A starch-production training class given by Zhang Honglin
Cassava - an edible starchy tuberous root found throughout Sub-Saharan Africa - is more than a staple food for Pedro Tomo.
As the owner of a small agro-food factory in Maputo Province in north Mozambique, Tomo has made cassava transformation the core of his current business model. His initiative began this August, when he embarked on a bold adventure: to transform local sweet potatoes and cassava into vermicelli.
The idea came from his wife, Otilia Tamele Tomo, a technician at Mozambique's Institute of Agricultural Research (IIAM), who works side by side with the Chinese agricultural experts based there. In July, she attended a training workshop on the production of vermicelli given by Chinese agronomist Zhang Honglin. At the end of the training, the 51-year-old expert gave her a bag of sweet potato vermicelli, which she brought home and cooked for her husband.
Convinced by the good taste, Tomo then contacted Zhang to learn more about the processing of cassava and sweet potatoes. "Our meeting gave me a lot of inspiring ideas," he said.
In fact, unlike Asia where cassava production is encouraged for industrial purposes and as an energy source, the plant remains mostly a staple food in Mozambique. The country consumes almost all of its own production. Industrial processing of cassava has yet to gain momentum, with only two South African-invested factories operating in the whole country, one producing cassava starch and the other cassava-based beer.
"There is great potential for industrial processing of cassava in Mozambique. But as I see it, farmers, especially small farmers, are not yet fully aware of its economic value. So I would like to share my experience in this field," Zhang told ChinAfrica.
A safe bet
As a member of the second Chinese agricultural mission to Mozambique, Zhang arrived in Maputo Province in November 2015 and was dispatched to China-Mozambique Agricultural Technology Demonstration Center, where he would be working for two years.

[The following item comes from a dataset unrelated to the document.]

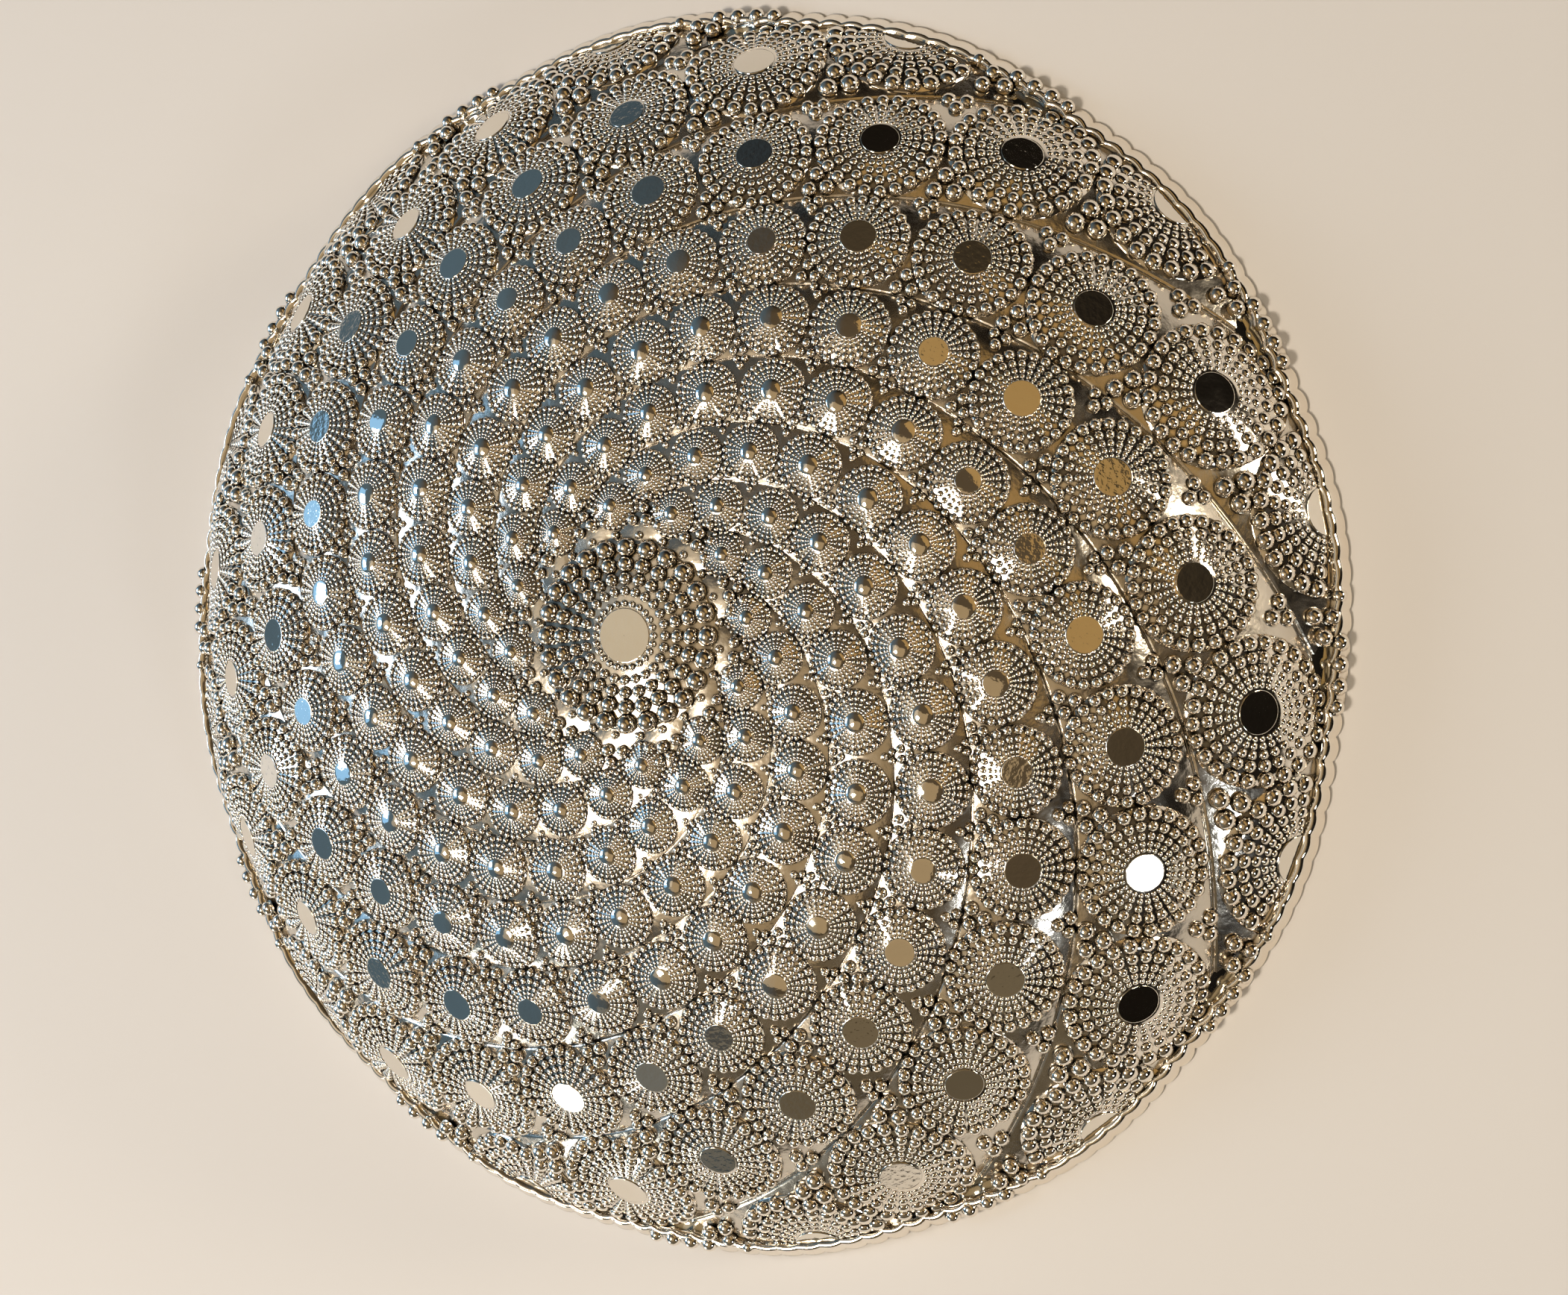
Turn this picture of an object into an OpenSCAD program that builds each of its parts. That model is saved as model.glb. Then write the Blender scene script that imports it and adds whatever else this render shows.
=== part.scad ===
// Round pressed-glass bowl with a mirror-silvered outside, lying rim down.
// The outside is pressed into twelve spiral lobes round a centre rosette. Each lobe
// carries one row of touching rosettes that shrink from the rim to the centre.
// Millimetres. The origin is the middle of the rim's resting plane and +Z runs up
// through the centre of the dome.

/* [Bowl] */
// Diameter over the rim lip at the resting plane
rim_d = 280; // [274:1:290]
// Radius of the nearly flat crown
crown_r = 680; // [600:10:800]
// Diameter of the circle where the crown meets the rounded shoulder
crown_d = 106; // [96:1:112]
// Radius of the rounded shoulder between crown and rim
shoulder_r = 120; // [114:0.5:126]
// Thickness of the glass under the relief
glass_t = 3; // [2.5:0.1:4]
// Height of the relief, from the glass to the flat mirror discs
relief_t = 2.2; // [1.9:0.1:2.6]
// Height of the rim lip
lip_h = 2.4; // [2:0.1:3]

/* [Spiral lobes] */
// Number of spiral lobes round the bowl
lobe_count = 12; // [12]
// Height of a lobe's base above the glass
lobe_t = 1.1; // [0.8:0.1:1.3]
// Angle that one lobe fills, which leaves the groove between neighbours
lobe_angle = 29; // [28:0.1:29.5]
// Angle of the first rosette at the rim, seen from above
start_angle = -19.4; // [-30:0.1:0]

/* [Rosettes] */
// Number of rosettes in the row along one lobe
row_count = 15; // [15]
// Distance of the first rosette from the bowl's axis
row_start_r = 137.9; // [137:0.1:138.5]
// Inward step from the first rosette to the second
row_step = 12.6; // [12.4:0.1:12.6]
// How much each inward step is smaller than the one before
row_step_loss = 1.05; // [1.05:0.01:1.1]
// Number of steps that shrink before they stay alike
row_loss_steps = 6; // [6]
// Inward step over the inner part of the row
row_even_step = 6.37; // [6.2:0.01:6.4]
// Height of a rosette's edge above its lobe
edge_rise = 0.4; // [0.2:0.1:0.5]
// Share of a rosette's radius that its flat mirror disc takes
disc_share = 0.28; // [0.25:0.01:0.32]
// Number of raised rings on each rosette that stand for its larger bead rings
bead_rings = 3; // [3]
// Share of a rosette's radius at which its outer ring of beads lies
outer_ring_share = 0.885; // [0.87:0.005:0.89]

/* [Centre rosette] */
// Diameter over the outer ring of beads
centre_d = 41.4; // [40:0.1:42]
// Diameter of the flat mirror disc in its middle
centre_disc_d = 11.4; // [10:0.1:12]
// Number of raised rings that stand for the larger bead rings
ring_count = 3; // [3]
// Radius of the beads in the outer ring
ring_bead_r = 2.3; // [2:0.1:2.5]
// Size of each ring against the next ring inward
ring_growth = 1.27; // [1.24:0.01:1.3]

/* [Hidden] */
$fn = 180;
rim_r = rim_d / 2;
centre_r = centre_d / 2;
// Slope of the dome where crown and shoulder meet, and the heights of the two arc centres
join_slope = asin(crown_d / 2 / crown_r);
shoulder_x = (crown_r - shoulder_r) * sin(join_slope);
shoulder_z = -sqrt(pow(shoulder_r, 2) - pow(rim_r - shoulder_x, 2));
crown_z = shoulder_z - (crown_r - shoulder_r) * cos(join_slope);
// Facets of the dome's two large arcs and of a raised ring's round
dome_facets = 720;
ring_facets = 48;
// Size of a rosette and of a ring of the centre rosette against the room that each has
rosette_share = 0.97;
ring_share = 0.9;
// A ridge on a rosette: half its width and its height against the ring's radius, and
// the share of its width that is level on top
ridge_share = 0.1;
ridge_rise = 0.11;
top_share = 0.4;
// Depth of a rosette's foot in the glass, of the centre disc's, and reach of cutters
foot = 1;
disc_foot = 0.3;
past = 10;
// The glass and a lobe's base, as offsets from the dome that all discs touch
glass_grow = -relief_t;
base_grow = glass_grow + lobe_t;
// Places on the row where the spiral's turn changes, and its turn before and after them
turn_places = [4, 9, 12];
turns = [12.4, 11.5, 13.2, 15.2];
// Places between which the lobe's outline is drawn, past the rim and into the centre
row_last = row_count - 1;
outline_first = -1;
outline_last = row_count + 0.5;
outline_step = 0.5;

// Height and slope of the dome that all discs touch, at distance r from the axis
function dome_z(r) = r < crown_d / 2
    ? crown_z + sqrt(pow(crown_r, 2) - pow(r, 2))
    : shoulder_z + sqrt(pow(shoulder_r, 2) - pow(r - shoulder_x, 2));
function dome_slope(r) = r < crown_d / 2
    ? asin(r / crown_r)
    : asin((r - shoulder_x) / shoulder_r);

// Distance from the axis and angle of place n on a row, 0 at the rim
function curved_r(n) = row_start_r - row_step * n + row_step_loss * n * (n - 1) / 2;
function row_r(n) = n < row_loss_steps
    ? curved_r(n)
    : curved_r(row_loss_steps) - row_even_step * (n - row_loss_steps);
function span(n, low, high) = min(max(n, low), high) - low;
function row_angle(n) = start_angle + turns[0] * min(n, turn_places[0])
    + turns[1] * span(n, turn_places[0], turn_places[1])
    + turns[2] * span(n, turn_places[1], turn_places[2])
    + turns[3] * max(n - turn_places[2], 0);

// Place n on a row as a point, and the radius of the rosette that fills it
function row_point(n) = [
    row_r(n) * cos(row_angle(n)), row_r(n) * sin(row_angle(n)), dome_z(row_r(n))
];
function row_gap(n) = norm(row_point(n + 1) - row_point(n));
function rosette_r(n) = n == 0
    ? row_gap(0) / 2
    : (row_gap(n - 1) + row_gap(min(n, row_last - 1))) / 4;

// Solid under the dome, grown outward by the given distance
module dome(grow) {
    join_r = (crown_r + grow) * sin(join_slope);
    rotate_extrude() intersection() {
        square([rim_r + past, crown_r]);
        union() {
            translate([shoulder_x, shoulder_z]) circle(shoulder_r + grow, $fn = dome_facets);
            intersection() {
                translate([0, crown_z]) circle(crown_r + grow, $fn = dome_facets);
                square([join_r, crown_r]);
            }
        }
    }
}

// Glass with a smooth inside and a flat resting rim, thickened by the rim lip
module glass_wall() {
    color([0.80, 0.80, 0.78]) difference() {
        union() {
            dome(glass_grow);
            intersection() {
                dome(0);
                cylinder(r = rim_r + past, h = lip_h);
            }
        }
        dome(glass_grow - glass_t);
    }
}

// Outline of one lobe from above: the row's own spiral, turned either way
module lobe_outline() {
    half = lobe_angle / 2;
    places = [for (n = [outline_first : outline_step : outline_last]) n];
    polygon(concat(
        [for (n = places) row_r(n) * [cos(row_angle(n) - half), sin(row_angle(n) - half)]],
        [for (i = [len(places) - 1 : -1 : 0])
            let (n = places[i], a = row_angle(n) + half) row_r(n) * [cos(a), sin(a)]]
    ));
}

// Low cone square to the dome, with its edge near the lobe and a flat mirror disc on
// top. Each of its larger rings of beads is one ridge, as wide as the beads.
module rosette(n) {
    reach = rosette_r(n) * rosette_share;
    disc_r = reach * disc_share;
    drop = pow(reach, 2) / (2 * shoulder_r);
    edge_z = base_grow + edge_rise - drop;
    rings = [for (i = [bead_rings - 1 : -1 : 0]) reach * outer_ring_share * pow(ring_growth, -i)];
    function cone_z(r) = edge_z * (r - disc_r) / (reach - disc_r);
    rotate([0, 0, row_angle(n)])
        translate([row_r(n), 0, dome_z(row_r(n))])
            rotate([0, dome_slope(row_r(n)), 0])
                rotate_extrude() polygon(concat(
                    [[0, glass_grow - drop - foot], [0, 0], [disc_r, 0]],
                    [for (r = rings, side = [-1, -top_share, top_share, 1])
                        let (x = r * (1 + side * ridge_share))
                            [x, cone_z(x) + (abs(side) < 1 ? r * ridge_rise : 0)]],
                    [[reach, edge_z], [reach, glass_grow - drop - foot]]
                ));
}

// One spiral lobe of the relief with its row of rosettes
module lobe(number) {
    color([0.77, 0.76, 0.73])
    rotate([0, 0, 360 / lobe_count * (number - 1)])
    difference() {
        intersection() {
            union() {
                dome(base_grow);
                for (n = [0 : row_last]) rosette(n);
            }
            translate([0, 0, lip_h]) linear_extrude(height = rim_r) lobe_outline();
        }
        dome(glass_grow);
        cylinder(r = centre_r, h = rim_r);
    }
}

// Raised rings that grow outward round a flat disc
module centre_rosette() {
    outer_ring_r = centre_r - ring_bead_r;
    color([0.82, 0.81, 0.78]) difference() {
        rotate_extrude() union() {
            intersection() {
                translate([0, crown_z]) circle(crown_r + base_grow, $fn = dome_facets);
                square([centre_r, crown_r]);
            }
            for (i = [0 : ring_count - 1]) {
                shrink = pow(ring_growth, -i);
                ring_r = outer_ring_r * shrink;
                translate([ring_r, dome_z(ring_r) + base_grow])
                    circle(ring_bead_r * shrink * ring_share, $fn = ring_facets);
            }
        }
        dome(glass_grow);
    }
    color([0.82, 0.81, 0.78]) translate([0, 0, dome_z(0) + base_grow - disc_foot])
        cylinder(d = centre_disc_d, h = disc_foot - base_grow);
}

glass_wall();
centre_rosette();
lobe(1);  // lobe_01
lobe(2);  // lobe_02
lobe(3);  // lobe_03
lobe(4);  // lobe_04
lobe(5);  // lobe_05
lobe(6);  // lobe_06
lobe(7);  // lobe_07
lobe(8);  // lobe_08
lobe(9);  // lobe_09
lobe(10);  // lobe_10
lobe(11);  // lobe_11
lobe(12);  // lobe_12
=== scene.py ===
"""Looks of a round silvered glass bowl that lies rim down.

The bowl is one glass pressing with a mirror coat on its outside. Sizes are in
millimetres until a mesh is made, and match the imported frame.
"""

import math

import bpy
import numpy as np
from mathutils import Matrix


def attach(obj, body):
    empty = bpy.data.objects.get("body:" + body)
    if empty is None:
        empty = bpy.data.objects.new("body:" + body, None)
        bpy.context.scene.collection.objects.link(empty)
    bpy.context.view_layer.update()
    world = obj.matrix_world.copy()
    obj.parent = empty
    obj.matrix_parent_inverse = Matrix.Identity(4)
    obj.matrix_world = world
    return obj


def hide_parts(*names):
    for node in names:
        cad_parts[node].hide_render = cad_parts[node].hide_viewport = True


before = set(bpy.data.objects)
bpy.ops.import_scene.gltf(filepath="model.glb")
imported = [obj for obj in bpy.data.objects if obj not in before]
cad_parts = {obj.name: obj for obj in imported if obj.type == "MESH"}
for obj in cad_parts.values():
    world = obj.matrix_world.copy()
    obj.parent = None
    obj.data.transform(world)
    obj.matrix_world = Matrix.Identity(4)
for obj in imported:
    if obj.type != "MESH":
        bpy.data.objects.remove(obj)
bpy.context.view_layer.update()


# ---------------------------------------------------------------------------
# Glass wall
# The bowl is pressed in one piece from clear soda-lime glass. Its inside is smooth
# and takes the mirror coat of the outside through the glass. It rests on a flat
# ground rim, and the rim lip outside that is pressed into small round scallops.
# ---------------------------------------------------------------------------
METRE = 0.001
LIP_R = 140.0
CROWN_R = 680.0
CROWN_EDGE = 53.0
SHOULDER_R = 120.0
RELIEF_T = 2.2
GLASS_T = 3.0

JOIN_SLOPE = math.asin(CROWN_EDGE / CROWN_R)
SHOULDER_X = (CROWN_R - SHOULDER_R) * math.sin(JOIN_SLOPE)
SHOULDER_Z = -math.sqrt(SHOULDER_R**2 - (LIP_R - SHOULDER_X) ** 2)
CROWN_Z = SHOULDER_Z - (CROWN_R - SHOULDER_R) * math.cos(JOIN_SLOPE)


def dome_height(r):
    """Height of the dome that all mirror discs touch, at distance r from the axis."""
    crown = CROWN_Z + np.sqrt(CROWN_R**2 - np.minimum(r, CROWN_EDGE) ** 2)
    shoulder = SHOULDER_Z + np.sqrt(
        np.maximum(SHOULDER_R**2 - (np.maximum(r, CROWN_EDGE) - SHOULDER_X) ** 2, 0)
    )
    return np.where(r < CROWN_EDGE, crown, shoulder)


def dome_slope(r):
    """Slope of that dome, in radians."""
    crown = np.arcsin(np.minimum(r, CROWN_EDGE) / CROWN_R)
    shoulder = np.arcsin(np.clip((r - SHOULDER_X) / SHOULDER_R, 0, 1))
    return np.where(r < CROWN_EDGE, crown, shoulder)


def dome_frame(x, y):
    """Directions away from the dome, downhill and sideways at plan places x, y."""
    turn = np.arctan2(y, x)
    slope = dome_slope(np.hypot(x, y))
    out = np.stack(
        [np.sin(slope) * np.cos(turn), np.sin(slope) * np.sin(turn), np.cos(slope)], -1
    )
    down = np.stack(
        [np.cos(slope) * np.cos(turn), np.cos(slope) * np.sin(turn), -np.sin(slope)], -1
    )
    side = np.stack([-np.sin(turn), np.cos(turn), np.zeros_like(turn)], -1)
    return out, down, side


def on_dome(x, y, rise):
    """Points over plan places x, y, moved away from the dome by rise."""
    out = dome_frame(x, y)[0]
    foot = np.stack([x, y, dome_height(np.hypot(x, y))], -1)
    return foot + out * np.asarray(rise)[..., None]


def grid_faces(rows, columns, closed):
    """Four-cornered faces between neighbouring points of a grid, in rows."""
    last = columns if closed else columns - 1
    row, column = np.meshgrid(np.arange(rows - 1), np.arange(last), indexing="ij")
    after = (column + 1) % columns
    corners = [row * columns + column, row * columns + after,
               (row + 1) * columns + after, (row + 1) * columns + column]
    return np.stack(corners, -1).reshape(-1, 4)


class Shells:
    """Collects the shells that make up one piece's mesh. Beads and sheets are closed; a
    rosette's skirt and disc end inside what they stand on."""

    def __init__(self):
        self.points, self.faces, self.finishes, self.count = [], [], [], 0

    def add(self, points, faces, finish=0):
        """Adds points and faces; finish is the place of the material on the piece."""
        points = np.asarray(points, float).reshape(-1, 3)
        self.points.append(points)
        for face in faces:
            self.faces.append([int(corner) + self.count for corner in face])
        self.finishes += [finish] * len(faces)
        self.count += len(points)

    def mesh(self, name, materials):
        """The mesh of all shells, in metres, shaded smooth."""
        mesh = bpy.data.meshes.new(name)
        points = np.concatenate(self.points) * METRE
        mesh.from_pydata(points.tolist(), [], self.faces)
        for material in materials:
            mesh.materials.append(material)
        mesh.polygons.foreach_set("material_index", self.finishes)
        mesh.polygons.foreach_set("use_smooth", [True] * len(self.faces))
        mesh.update()
        return mesh


def srgb(code):
    """Linear colour of an sRGB hex code."""
    parts = [int(code[i:i + 2], 16) / 255 for i in (1, 3, 5)]
    return [c / 12.92 if c <= 0.04045 else ((c + 0.055) / 1.055) ** 2.4 for c in parts] + [1.0]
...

But even before his departure for Mozambique, he already had in his mind what he was going to do there: to help Mozambique leverage and industrialize its cassava production, which he described as a "highly value-added resource for the country."
Indeed, cassava is a plant that easily adapts to various conditions. It does not require a rich soil, is drought-resistant and often thrives where other plants die. This makes it a perfect fit for the natural environment of Mozambique, where the climate is rather dry and soil not very fertile.
According to the Food and Agriculture Organization of the United Nations, Mozambique ranks among the top 10 cassava-producing countries in the world with a cultivation area of 900,000 hectares, twice as much as China. The cassava industry - which includes cultivation and transformation into starch and ethanol - accounts for up to 3,000 byproducts covering nearly 30 different economic sectors, explained Zhang, adding that there is, therefore, an "enormous and very promising" market. Multinational firms worldwide specializing in this field generate a turnover of around $1 billion each year, noted Zhang.
To further illustrate cassava's great potential for the local economy, Zhang pointed to Guangxi Zhuang Autonomous Region in southwest China as an example of a success story. Accounting for 70 percent of the country's production, Guangxi is China's largest cassava producer. Ten years ago, local prices for untransformed cassava were around 250 yuan ($40) per ton. In 2007, China National Cereals, Oils and Foodstuffs Corp., a Chinese state-owned conglomerate, set up an ethanol production line with an annual processing capacity of 200,000 tons. As a result, cassava price has kept on rising, reaching 500 yuan ($80) per ton in 2015.
Zhang Honglin gives a lecture
Focus on small farmers
In its 2017 report released on September 5, the Alliance for a Green Revolution in Africa, an organization dealing with agricultural products in Africa, highlighted the crucial role of small farmers, who create jobs and support sustainable economic growth.
With that in mind, Zhang has given dozens of training workshops to more than 200 small local farmers throughout his mission. During these workshops, he was able to demonstrate how to operate machines for the extraction of starch and production of vermicelli. But beyond these technical skills, Zhang wants to highlight the economic value of cassava processing by demonstrating its cost-effectiveness, in order to encourage small farmers to enter the field.
According to traditional practices of Mozambican farmers, once harvested, cassava is dried in the sun in order to be preserved. But despite this, the plant rots quickly. "If we transform cassava into starch using machines, its shelf life can be extended drastically. This method has nothing but advantages," said Anabela Zacarias, head of agro-food services at IIAM.
But for Zhang, the most rewarding aspect of his mission is to see small farmers like Petro Tomo adopt new skills and methods to improve their production. He said he would gladly support Tomo in his future projects, providing him with all the technical and material help he might need.